Exercise description: Reproduce exactly the opening lines of the listing, stopping after the line that contains "for the others." and including it.

Recorded information:
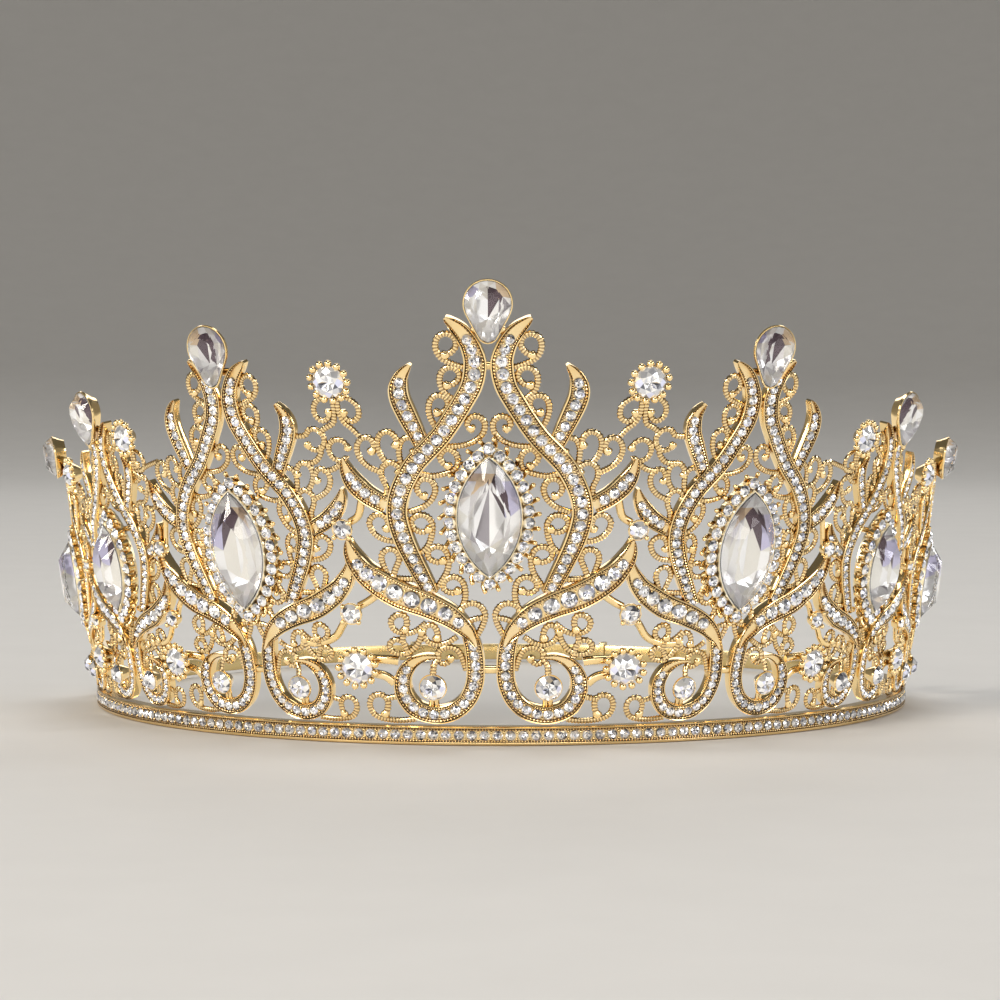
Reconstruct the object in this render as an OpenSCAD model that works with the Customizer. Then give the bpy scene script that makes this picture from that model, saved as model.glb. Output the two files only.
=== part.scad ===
// Pageant crown: a stone-set front band, seven openwork crest panels and a plain back band.
// Frame: +Z up, the front of the crown faces -Y, origin at the middle of the ring where it stands.
// A place on the crest is given as [across, up] in mm on the middle panel, and is scaled for the others.

/* [Ring] */
// Outer radius of the ring at its foot
ring_r = 75; // [70:0.5:80]
// Height of the front band
band_h = 3.2; // [2.8:0.1:3.6]
// Thickness of the front band, measured to the middle of the ring
band_t = 2.6; // [2.2:0.1:3]
// Angle from the front to each end of the front band
band_end = 112; // [109:1:115]
// Height of the back band
back_h = 3.2; // [3:0.1:3.6]
// Thickness of each back strip
back_t = 0.8; // [0.6:0.1:1]
// Angle from the front to where each back strip meets the front band
back_start = 105; // [103:1:107]
// Angle that each back strip runs on past the middle of the back
back_lap = 16; // [12:1:20]

/* [Crest] */
// Outward lean of the crest at the front
lean_front = 15; // [12:0.5:17]
// Outward lean of the crest at the sides
lean_side = 8; // [6:0.5:12]
// Thickness of the stone-set strips
strip_t = 1.9; // [1.6:0.1:2.2]
// Width of the curled wires
wire_w = 1.0; // [0.9:0.05:1.2]
// Radius of a wire loop, to the middle of the wire
loop_r = 2; // [1.9:0.05:2.1]

/* [Stones] */
// Clearance between a stone and its cup
stone_gap = 0.12; // [0.1:0.01:0.2]
// Radius of the round stones low between the panels
low_stone_r = 2.5; // [2.3:0.1:2.6]
// Radius of the round stones high between the panels
top_stone_r = 2.35; // [2.1:0.05:2.5]
// Radius of the round stones in the scrolls
scroll_stone_r = 2.05; // [1.8:0.05:2.15]

/* [Hidden] */
// One row for each panel, from the front to the side. Columns:
ANGLE = 0;    // angle from the front, degrees
SPREAD = 1;   // width against the middle panel
RISE = 2;     // height against the middle panel
BOAT_AT = 3;  // height of the boat-shaped stone's middle, mm on the middle panel's scale
BOAT_A = 4;   // half its length, mm
BOAT_B = 5;   // half its width, mm
DROP_A = 6;   // drop-shaped stone, middle of its round end to its point, mm
DROP_R = 7;   // radius of its round end, mm
LOOP_N = 8;   // wire loops on one side
TOP_X = 9;    // round stone above the gap before this panel, mm across on the middle panel's scale
PANELS = [
    [0,    1.00, 1.00,  39.9, 10.1, 5.20, 6.5, 3.65, 6, 0],
    [30.3, 0.85, 0.89,  37.0, 10.1, 5.20, 6.5, 3.65, 6, -24.6],
    [55.5, 0.67, 0.727, 37.6, 7.7,  3.80, 5.9, 3.35, 3, -17],
    [76.5, 0.56, 0.613, 37.3, 6.7,  3.30, 4.6, 2.70, 2, -22],
];

// Strips of the middle panel, one side. Columns: across, up, width.
// The long strip that leans in at the top and crosses to the flame below
LONG_STRIP = [
    [6.5, 72, 0.8], [3.6, 68.8, 2.4], [2.1, 64.6, 3.4], [3.4, 59.4, 3.5], [7.3, 53.3, 3.5],
    [12.2, 47.7, 3.5], [14.8, 41.6, 3.5], [13.8, 36, 3.4], [9.6, 27, 2.6],
];
// The flame, which runs on as the scroll
FLAME = [
    [22.5, 34.3, 0.8], [20, 30, 3.4], [15, 26.2, 4.7], [8, 22.7, 4], [3.7, 17.4, 3],
    [2.9, 11.4, 3], [5.6, 6.4, 3], [10.8, 5.5, 3], [14.5, 9.2, 3], [13.6, 13.4, 2.3], [10.4, 15, 0.8],
];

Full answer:
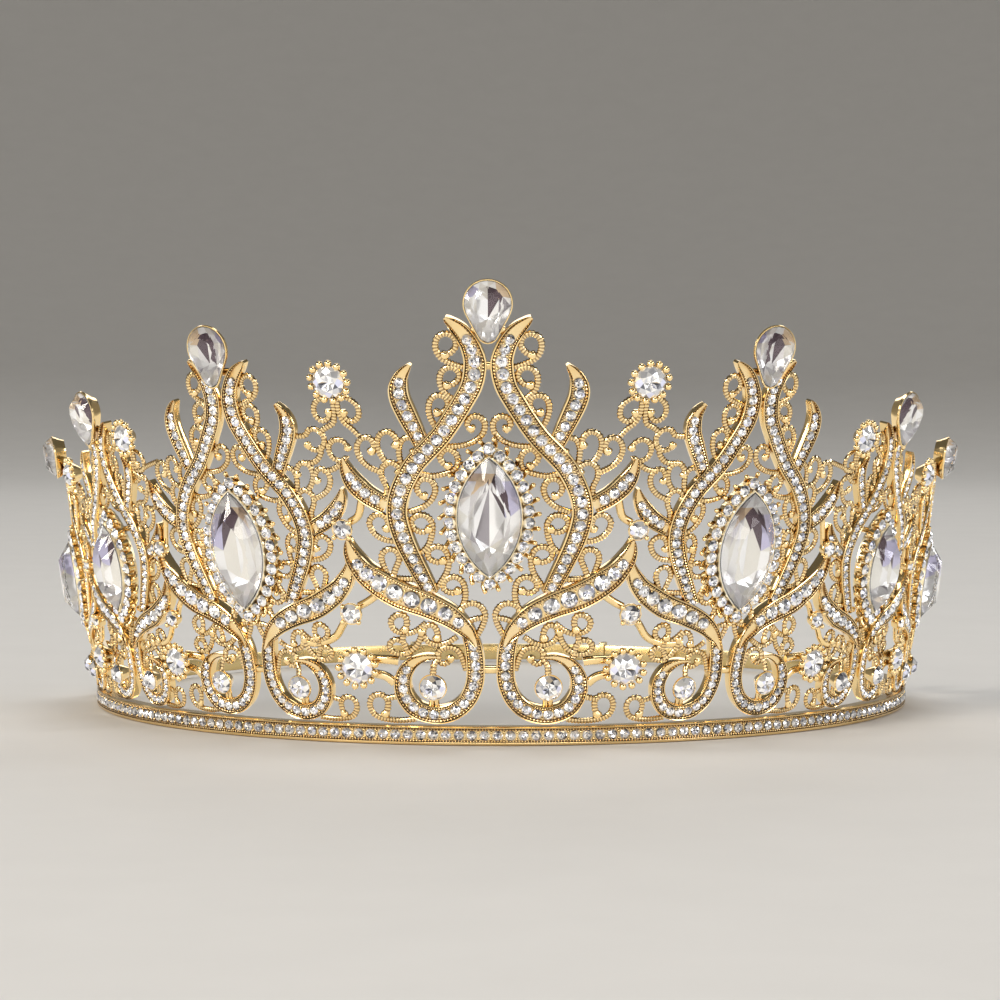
Reconstruct the object in this render as an OpenSCAD model that works with the Customizer. Then give the bpy scene script that makes this picture from that model, saved as model.glb. Output the two files only.
=== part.scad ===
// Pageant crown: a stone-set front band, seven openwork crest panels and a plain back band.
// Frame: +Z up, the front of the crown faces -Y, origin at the middle of the ring where it stands.
// A place on the crest is given as [across, up] in mm on the middle panel, and is scaled for the others.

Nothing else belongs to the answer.